Once the Accrediting Council for Independent Colleges
and Schools (ACICS) determined that ITT Tech was “not in
compliance”, and was “unlikely to become in compliance” with
accreditation standards, it lost access to federal student aid before
ceasing operations of its national online programs as well as its 130
campuses located in 38 states. As many as 45,000 students had
been enrolled at ITT Tech.
Just days before Christmas, John King, U.S. Secretary of
Education, upheld a September decision that terminated the
Department’s recognition of ACICS as the accrediting agency
for nearly 240 institutions – most of which were for-profits.
Education determined that ACICS failed to meet several regulator
criteria and was therefore out of compliance.
Even earlier in 2014, CFPB sued Corinthian Colleges, Inc.
for luring tens of thousands of students to take out private label
loans, known as “Genesis loans,” to cover expensive tuition costs by
advertising bogus job prospects and career services.
More than 60 percent of Corinthian school students
defaulted on these high-cost loans within three years. Corinthian
also used illegal debt collection tactics to strong-arm students into
paying back those loans while still in school. Even for borrowers
who did not default, interest rates were more than twice as
expensive as interest rates on federal loans.

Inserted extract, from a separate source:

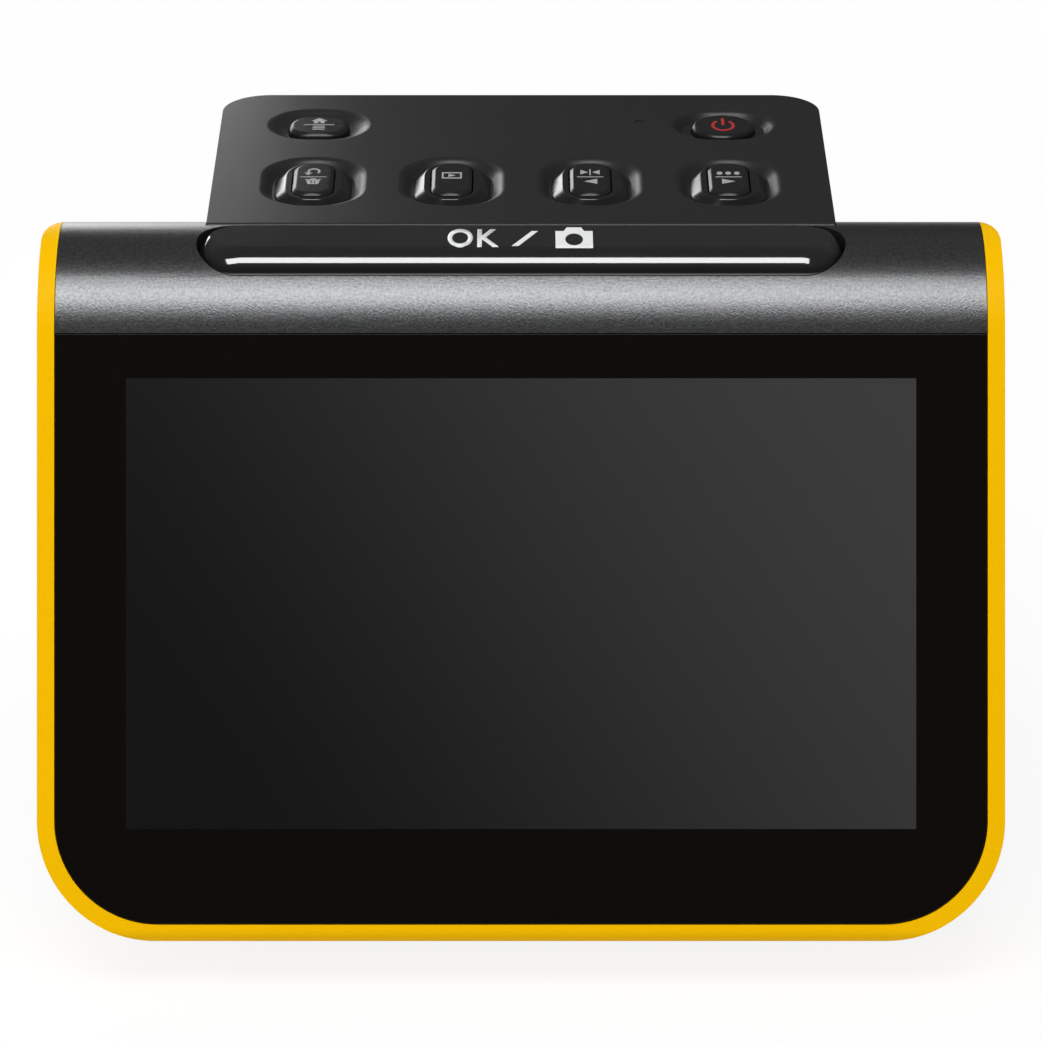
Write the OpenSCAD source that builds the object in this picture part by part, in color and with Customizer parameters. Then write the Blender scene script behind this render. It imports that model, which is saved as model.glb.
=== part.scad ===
// Film negative scanner with a tilted display, a rolled top and a tower that takes a sliding film holder.
// X points right, Y points back and Z points up, in millimetres. The origin is under the middle of the part.

/* [Slab] */
// Angle that the display leans back
tilt = 24.5; // [20:0.5:28]
// Height of the front lip above the surface that the scanner stands on
lip_h = 8; // [7:0.5:12]
// Wall of the side frame
frame_wall = 2.4; // [1.8:0.1:3]
// Radius of the side frame's bottom corners
corner_r = 16.9; // [10:0.5:20]
// Radius of the side frame's top corners
top_corner_r = 3; // [1:0.5:5]
// Radius of the rolled top
roll_r = 16.4; // [15:0.2:18]
// Radius of the rounding under the lip
lip_r = 1.8; // [1:0.1:2.2]
// Radius of the rounded heel
heel_r = 5; // [4:0.5:7]
// Depth of the heel's centre behind the face
heel_d = 13; // [11:0.5:15]
// Wall of the rolled cover
roll_wall = 2; // [1.6:0.1:2.4]
// Wall of the back cover
back_wall = 2.2; // [1.6:0.1:2.6]
// Ledge that the glass rests on
ledge_w = 1.6; // [1.2:0.1:2.4]
// Thickness of that ledge
ledge_t = 1.5; // [1:0.1:2]

/* [Display] */
// Glass thickness
glass_t = 1.6; // [1:0.1:2]
// How far the glass sits below the frame's edge
glass_recess = 0.2; // [0.1:0.1:0.4]
// Display width
lcd_w = 118; // [114:1:130]
// Display height
lcd_h = 70; // [67:1:80]
// Display thickness
lcd_t = 3; // [2.4:0.1:3.4]
// Dark border of the display under the gasket, each side
gasket_w = 2.6; // [1.6:0.1:3.4]
// From the display's side to the outside of the side frame
border_side = 8.5; // [8:0.1:12]
// From the lip up to the display, along the face
border_low = 12.2; // [11:0.1:16]
// From the display up to the roll, along the face
border_high = 2.7; // [2.5:0.1:5]
// Foam gasket thickness
gasket_t = 0.8; // [0.5:0.1:1.2]
// Floor of the display carrier
carrier_t = 1.6; // [1.2:0.1:2.4]
// Window in the carrier for the ribbon, width
carrier_window_w = 70; // [60:1:80]
// Window in the carrier for the ribbon, height
carrier_window_h = 30; // [20:1:36]

/* [Tower] */
// Tower width
tower_w = 89.2; // [87:0.2:96]
// From the film channel to the tower's rear wall
rear_gap = 1.4; // [1.2:0.1:4]
// Radius of the tower's rear corners
tower_r = 7; // [6:0.5:11]
// Tower wall
tower_wall = 2.4; // [2:0.1:2.8]
// Button panel thickness
panel_t = 3.5; // [3:0.1:4]
// From the tower's side wall to the way into the slab
way_margin = 3.7; // [3.5:0.1:6]
// From the film channel up to that way
way_lift = 3.3; // [2:0.1:6]
// Base plate thickness
base_t = 2.5; // [2:0.1:3]
// Height of the rubber feet
foot_h = 1.5; // [1:0.1:2]
// Diameter of the rubber feet
foot_d = 9; // [7:0.5:10]

/* [Keys] */
// Travel of every key
key_travel = 0.6; // [0.3:0.1:0.7]
// Gap between a key and its hole, each side
key_gap = 0.15; // [0.1:0.05:0.25]
// Length of the long key
bar_l = 91; // [80:1:100]
// Width of the long key
bar_w = 11.4; // [9:0.2:12]
// How far the long key stands above the panel
bar_rise = 0.1; // [0:0.05:0.4]
// Rounding of the long key's front edge
bar_round = 4.2; // [3:0.1:5]
// Gap between the long key and the panel
bar_gap = 0.3; // [0.2:0.05:0.4]
// Rear edge of the long key behind the roll's middle
bar_rear = 1.9; // [1:0.1:2.4]
// Distance between keys in the front row
key_pitch = 20; // [18:0.5:21]
// Front row of keys behind the roll's middle
row_front = 19.25; // [18:0.25:21]
// Rear row of keys in front of the tower's rear edge
row_rear = 12.8; // [11.5:0.1:13.5]
// Dish round a front key, width and depth
dish = [14.5, 19.1]; // [12:0.1:20]
// Depth of the dishes below the panel
dish_deep = 1.2; // [1:0.1:2.2]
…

Corinthian Colleges was forced in 2015 to close its 107
campuses while its parent organization, ECMC Group agreed
to multiple stipulations that included:
• $480 million in debt relief for Genesis loan borrowers;
• An end to improper debt collection practices; and
• The removal of negative information from student
borrowers’ credit reports.
• Unfortunately, these three colleges and universities often
perpetrated their frauds against veterans and people of
color.
“There must be more vigorous efforts to prevent
schools that use deceptive practices from accessing federal
student aid in the first place,” remarked Whitney Barkley-
Denney, a policy counsel with the Center for Responsible
Lending. “We’ve seen the fallout from these abusive recruitment
practices over and over again.”
Fortunately, two recent federal developments may curb
these kinds of educational quagmires.
On December 15, President Obama signed into law the
recently-passed Career Ready Student Veterans Act. It will
prevent the Veterans Administration from approving programs
for GI bill benefits if graduates are ineligible for licensure in
related occupations.
Similarly, a new U.S. Department of Education rule
addresses post-secondary distance education learning,
requiring that colleges be authorized to operate in states
where their students live. To participate in federal student aid
programs, these post-secondary distance education programs
must affirmatively certify that enrolled student borrowers are
able to obtain state licensure in their field of study.
“While these rules are a step in the right direction,” noted
Barkley-Denney, “they also underscore the need for states to
increase their own role in higher education oversight…States
can prohibit schools from enrolling students into programs
for which the school is not properly accredited and therefore
students are not eligible for licensure in their field.”